# [SOURCE MATERIAL]
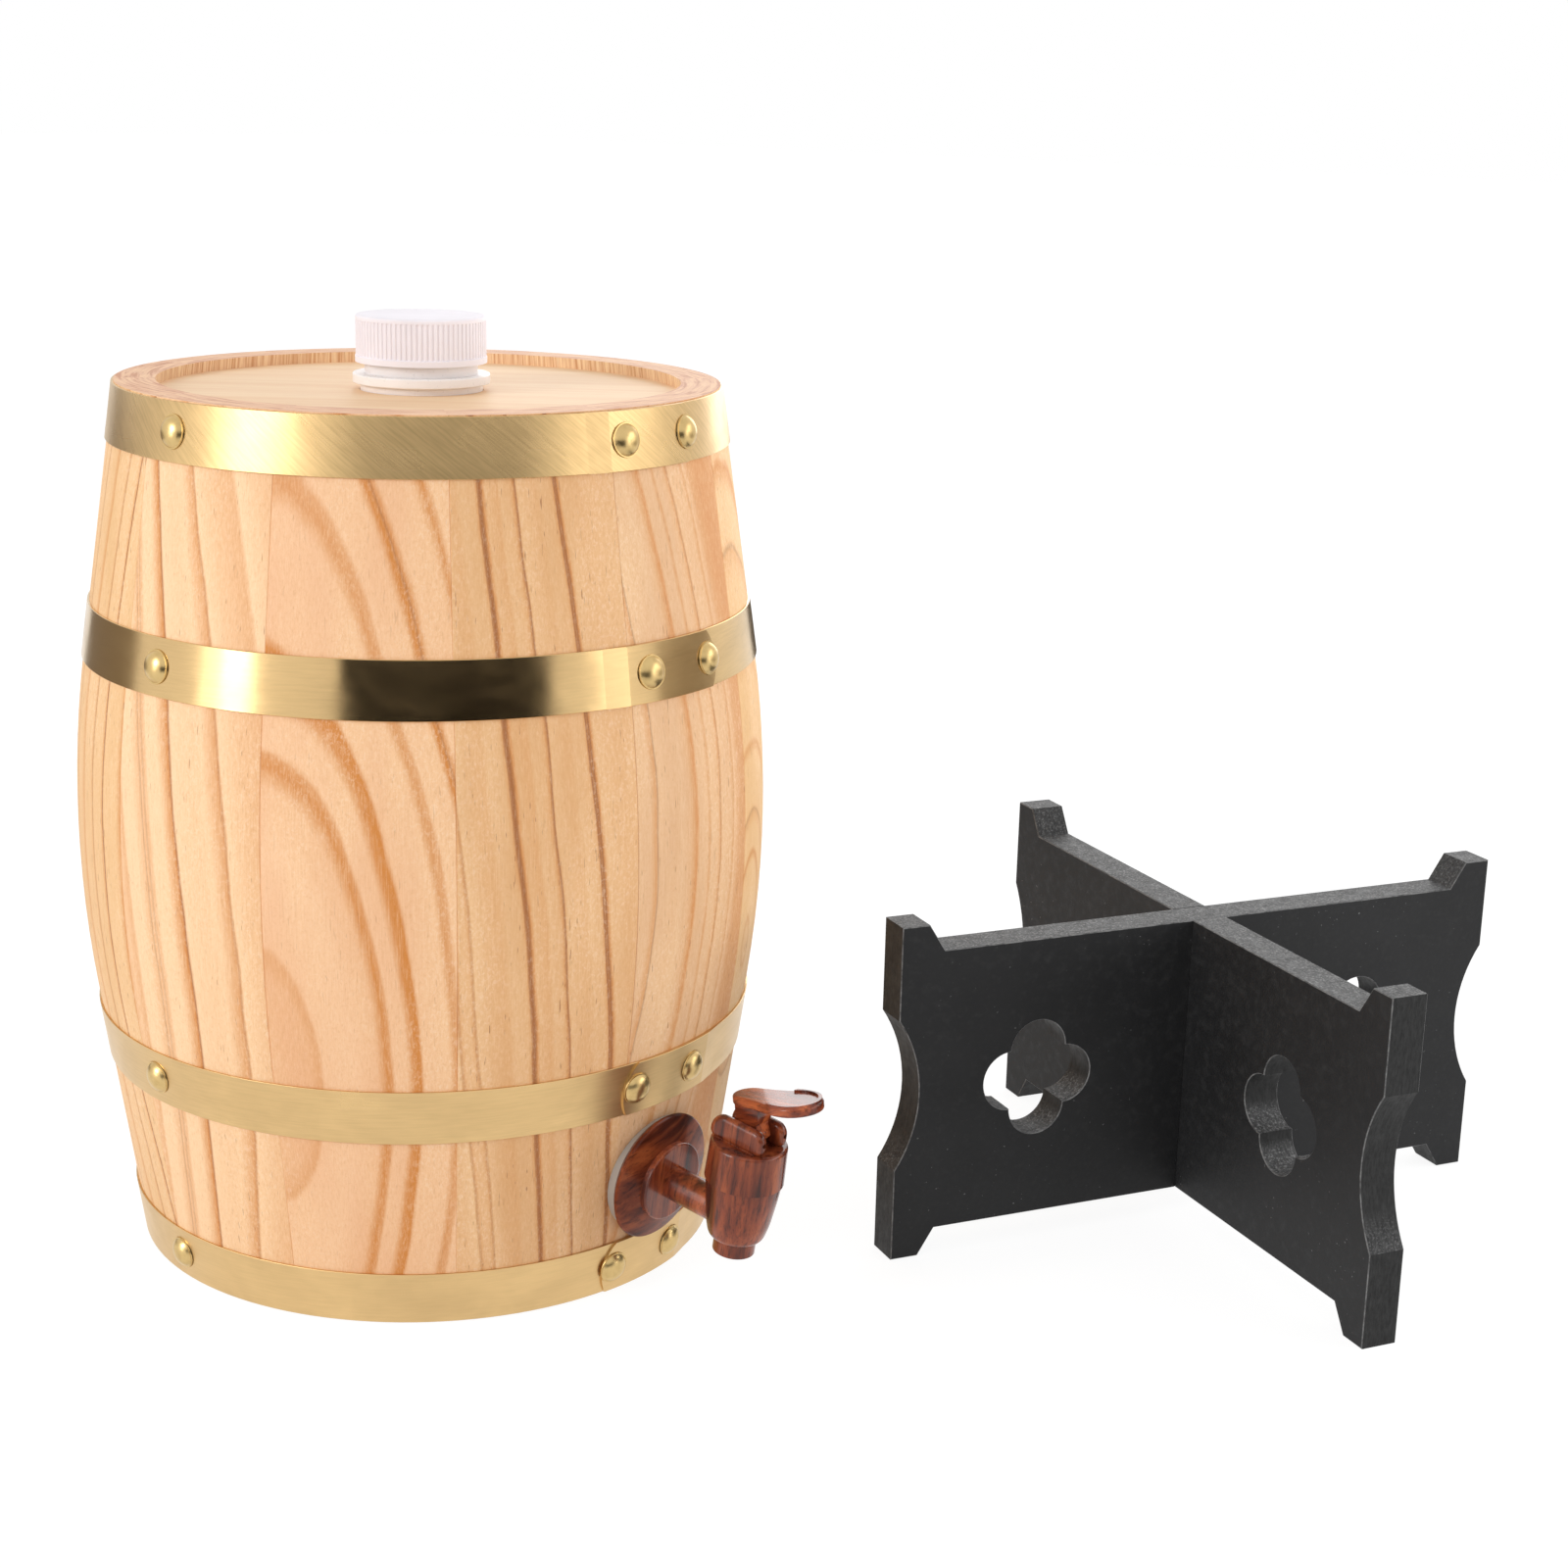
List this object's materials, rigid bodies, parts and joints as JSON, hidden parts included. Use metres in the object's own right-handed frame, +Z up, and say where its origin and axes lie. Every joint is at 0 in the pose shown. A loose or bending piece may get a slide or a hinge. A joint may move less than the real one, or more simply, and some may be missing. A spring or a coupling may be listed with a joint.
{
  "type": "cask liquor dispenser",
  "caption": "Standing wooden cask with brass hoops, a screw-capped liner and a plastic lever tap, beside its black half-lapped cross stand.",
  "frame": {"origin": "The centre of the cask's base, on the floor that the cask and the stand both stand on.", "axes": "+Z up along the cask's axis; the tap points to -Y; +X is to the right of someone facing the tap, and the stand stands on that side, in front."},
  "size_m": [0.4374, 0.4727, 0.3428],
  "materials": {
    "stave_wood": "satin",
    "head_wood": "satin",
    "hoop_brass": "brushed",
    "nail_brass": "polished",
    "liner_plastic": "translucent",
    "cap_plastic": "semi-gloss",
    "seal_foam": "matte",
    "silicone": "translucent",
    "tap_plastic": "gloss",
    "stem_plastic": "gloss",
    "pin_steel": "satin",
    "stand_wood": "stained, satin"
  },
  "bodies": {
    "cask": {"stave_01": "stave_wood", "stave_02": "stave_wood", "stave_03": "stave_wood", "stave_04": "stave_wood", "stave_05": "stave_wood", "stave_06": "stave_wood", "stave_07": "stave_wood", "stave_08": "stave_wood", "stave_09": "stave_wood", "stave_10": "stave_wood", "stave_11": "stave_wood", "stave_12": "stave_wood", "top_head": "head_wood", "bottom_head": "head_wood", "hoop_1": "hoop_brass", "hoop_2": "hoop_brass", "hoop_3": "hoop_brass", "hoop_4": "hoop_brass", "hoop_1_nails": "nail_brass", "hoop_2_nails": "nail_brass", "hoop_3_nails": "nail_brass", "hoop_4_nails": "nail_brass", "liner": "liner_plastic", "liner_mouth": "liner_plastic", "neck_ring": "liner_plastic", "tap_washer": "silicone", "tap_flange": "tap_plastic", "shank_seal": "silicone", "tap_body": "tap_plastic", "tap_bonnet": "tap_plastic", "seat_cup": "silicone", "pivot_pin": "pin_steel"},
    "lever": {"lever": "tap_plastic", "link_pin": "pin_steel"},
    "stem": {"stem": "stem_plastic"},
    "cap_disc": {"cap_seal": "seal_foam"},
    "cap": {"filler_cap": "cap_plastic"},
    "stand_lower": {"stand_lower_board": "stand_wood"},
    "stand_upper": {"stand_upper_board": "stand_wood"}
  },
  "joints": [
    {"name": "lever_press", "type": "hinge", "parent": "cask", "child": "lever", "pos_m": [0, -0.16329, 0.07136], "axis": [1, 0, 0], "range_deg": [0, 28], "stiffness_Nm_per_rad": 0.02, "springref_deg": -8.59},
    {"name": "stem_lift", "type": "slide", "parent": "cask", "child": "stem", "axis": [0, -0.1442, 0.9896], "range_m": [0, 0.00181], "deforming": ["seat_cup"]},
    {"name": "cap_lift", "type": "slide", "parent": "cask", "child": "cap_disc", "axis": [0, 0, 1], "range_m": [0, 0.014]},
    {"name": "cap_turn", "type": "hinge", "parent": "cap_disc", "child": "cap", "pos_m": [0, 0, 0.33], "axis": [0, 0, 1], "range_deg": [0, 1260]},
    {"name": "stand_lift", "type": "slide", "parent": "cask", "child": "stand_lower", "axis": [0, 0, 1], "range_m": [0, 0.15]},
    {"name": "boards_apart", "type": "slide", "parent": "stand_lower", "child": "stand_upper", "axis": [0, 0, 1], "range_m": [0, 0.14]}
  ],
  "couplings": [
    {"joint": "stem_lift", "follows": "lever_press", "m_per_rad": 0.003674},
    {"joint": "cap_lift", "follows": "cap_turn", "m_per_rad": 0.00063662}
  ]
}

# [OBJECTIVE]
Copy out every line of the data above, exactly as given.

# [RESPONSE]
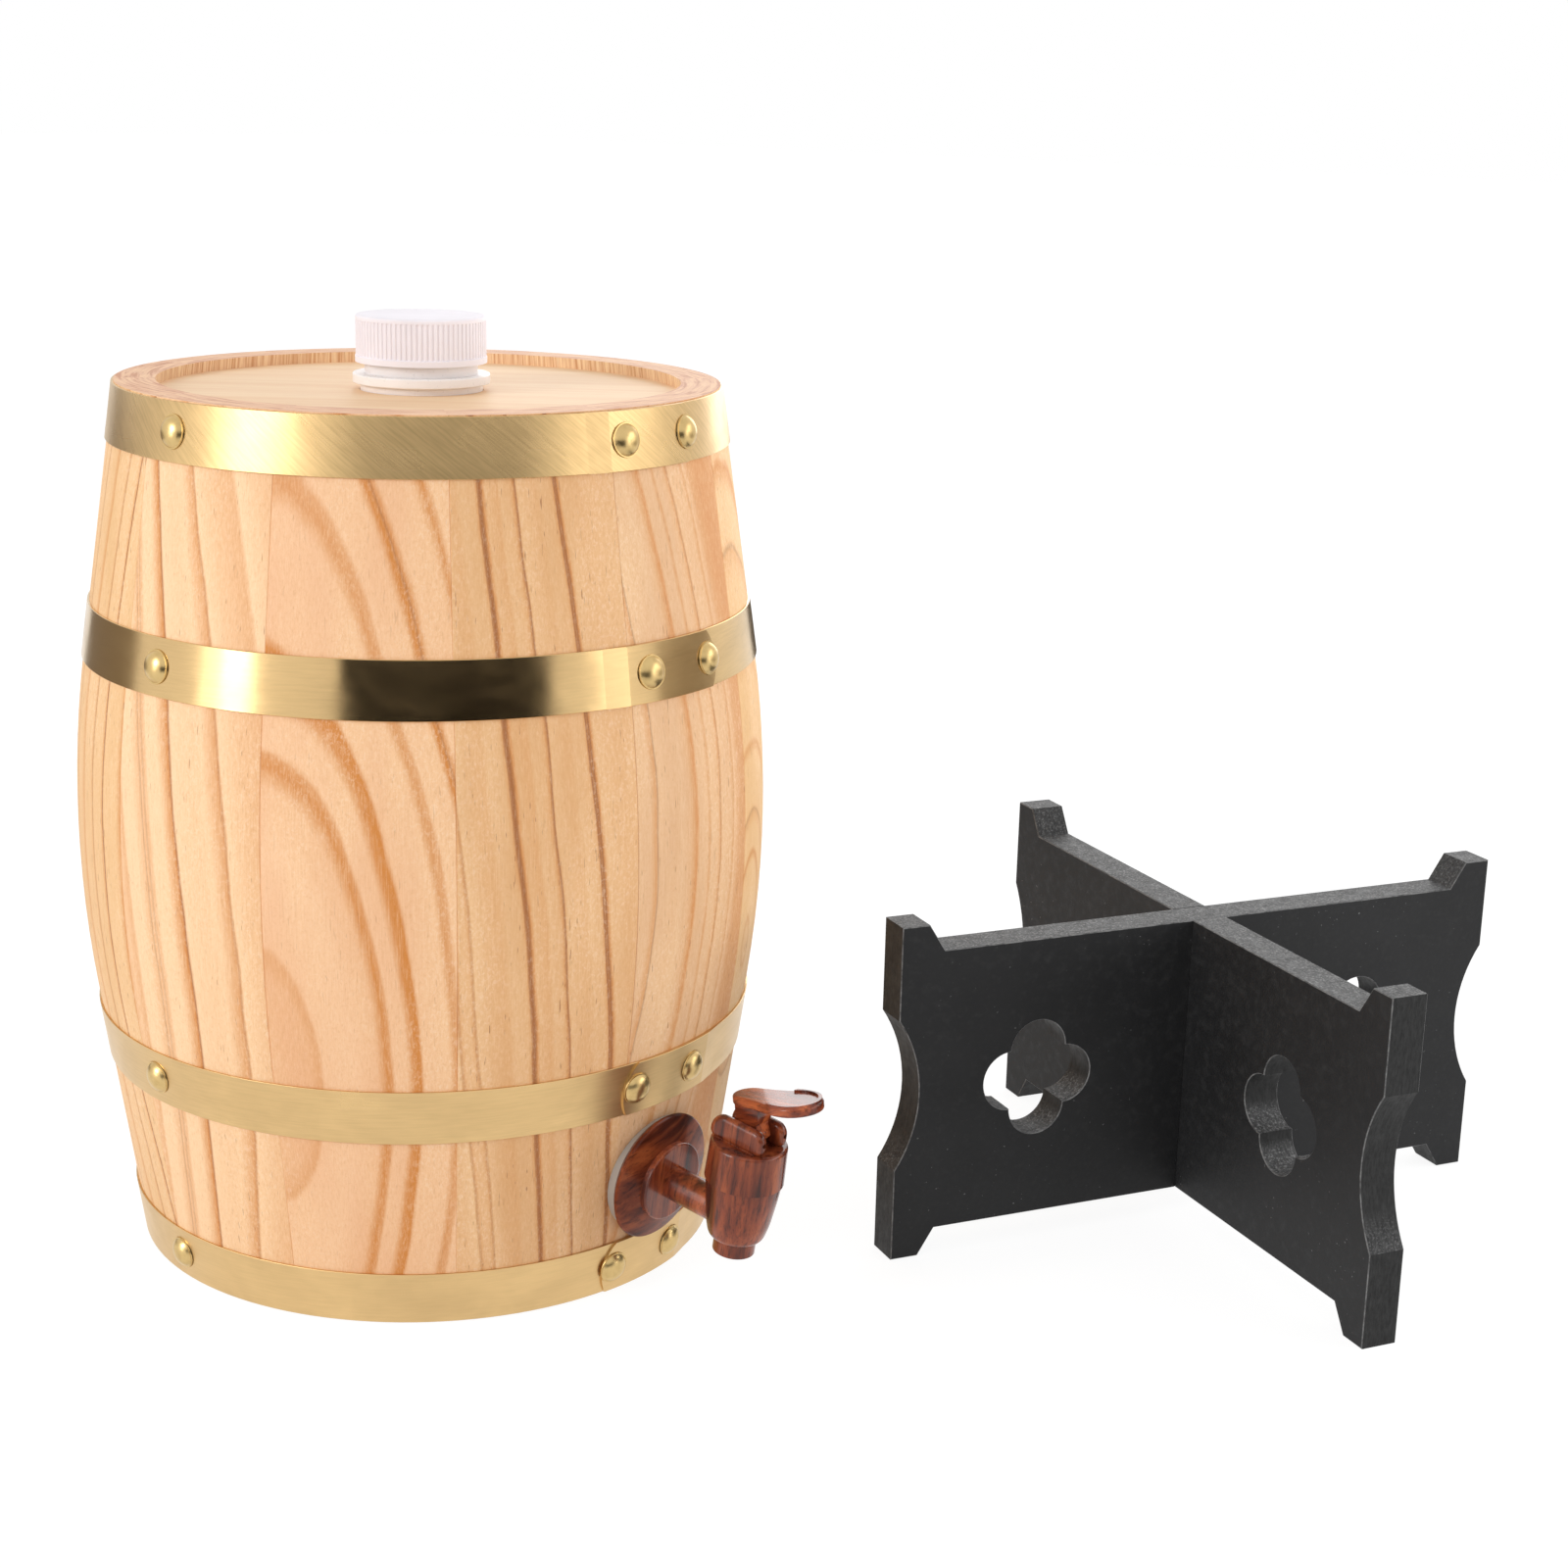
List this object's materials, rigid bodies, parts and joints as JSON, hidden parts included. Use metres in the object's own right-handed frame, +Z up, and say where its origin and axes lie. Every joint is at 0 in the pose shown. A loose or bending piece may get a slide or a hinge. A joint may move less than the real one, or more simply, and some may be missing. A spring or a coupling may be listed with a joint.
{
  "type": "cask liquor dispenser",
  "caption": "Standing wooden cask with brass hoops, a screw-capped liner and a plastic lever tap, beside its black half-lapped cross stand.",
  "frame": {"origin": "The centre of the cask's base, on the floor that the cask and the stand both stand on.", "axes": "+Z up along the cask's axis; the tap points to -Y; +X is to the right of someone facing the tap, and the stand stands on that side, in front."},
  "size_m": [0.4374, 0.4727, 0.3428],
  "materials": {
    "stave_wood": "satin",
    "head_wood": "satin",
    "hoop_brass": "brushed",
    "nail_brass": "polished",
    "liner_plastic": "translucent",
    "cap_plastic": "semi-gloss",
    "seal_foam": "matte",
    "silicone": "translucent",
    "tap_plastic": "gloss",
    "stem_plastic": "gloss",
    "pin_steel": "satin",
    "stand_wood": "stained, satin"
  },
  "bodies": {
    "cask": {"stave_01": "stave_wood", "stave_02": "stave_wood", "stave_03": "stave_wood", "stave_04": "stave_wood", "stave_05": "stave_wood", "stave_06": "stave_wood", "stave_07": "stave_wood", "stave_08": "stave_wood", "stave_09": "stave_wood", "stave_10": "stave_wood", "stave_11": "stave_wood", "stave_12": "stave_wood", "top_head": "head_wood", "bottom_head": "head_wood", "hoop_1": "hoop_brass", "hoop_2": "hoop_brass", "hoop_3": "hoop_brass", "hoop_4": "hoop_brass", "hoop_1_nails": "nail_brass", "hoop_2_nails": "nail_brass", "hoop_3_nails": "nail_brass", "hoop_4_nails": "nail_brass", "liner": "liner_plastic", "liner_mouth": "liner_plastic", "neck_ring": "liner_plastic", "tap_washer": "silicone", "tap_flange": "tap_plastic", "shank_seal": "silicone", "tap_body": "tap_plastic", "tap_bonnet": "tap_plastic", "seat_cup": "silicone", "pivot_pin": "pin_steel"},
    "lever": {"lever": "tap_plastic", "link_pin": "pin_steel"},
    "stem": {"stem": "stem_plastic"},
    "cap_disc": {"cap_seal": "seal_foam"},
    "cap": {"filler_cap": "cap_plastic"},
    "stand_lower": {"stand_lower_board": "stand_wood"},
    "stand_upper": {"stand_upper_board": "stand_wood"}
  },
  "joints": [
    {"name": "lever_press", "type": "hinge", "parent": "cask", "child": "lever", "pos_m": [0, -0.16329, 0.07136], "axis": [1, 0, 0], "range_deg": [0, 28], "stiffness_Nm_per_rad": 0.02, "springref_deg": -8.59},
    {"name": "stem_lift", "type": "slide", "parent": "cask", "child": "stem", "axis": [0, -0.1442, 0.9896], "range_m": [0, 0.00181], "deforming": ["seat_cup"]},
    {"name": "cap_lift", "type": "slide", "parent": "cask", "child": "cap_disc", "axis": [0, 0, 1], "range_m": [0, 0.014]},
    {"name": "cap_turn", "type": "hinge", "parent": "cap_disc", "child": "cap", "pos_m": [0, 0, 0.33], "axis": [0, 0, 1], "range_deg": [0, 1260]},
    {"name": "stand_lift", "type": "slide", "parent": "cask", "child": "stand_lower", "axis": [0, 0, 1], "range_m": [0, 0.15]},
    {"name": "boards_apart", "type": "slide", "parent": "stand_lower", "child": "stand_upper", "axis": [0, 0, 1], "range_m": [0, 0.14]}
  ],
  "couplings": [
    {"joint": "stem_lift", "follows": "lever_press", "m_per_rad": 0.003674},
    {"joint": "cap_lift", "follows": "cap_turn", "m_per_rad": 0.00063662}
  ]
}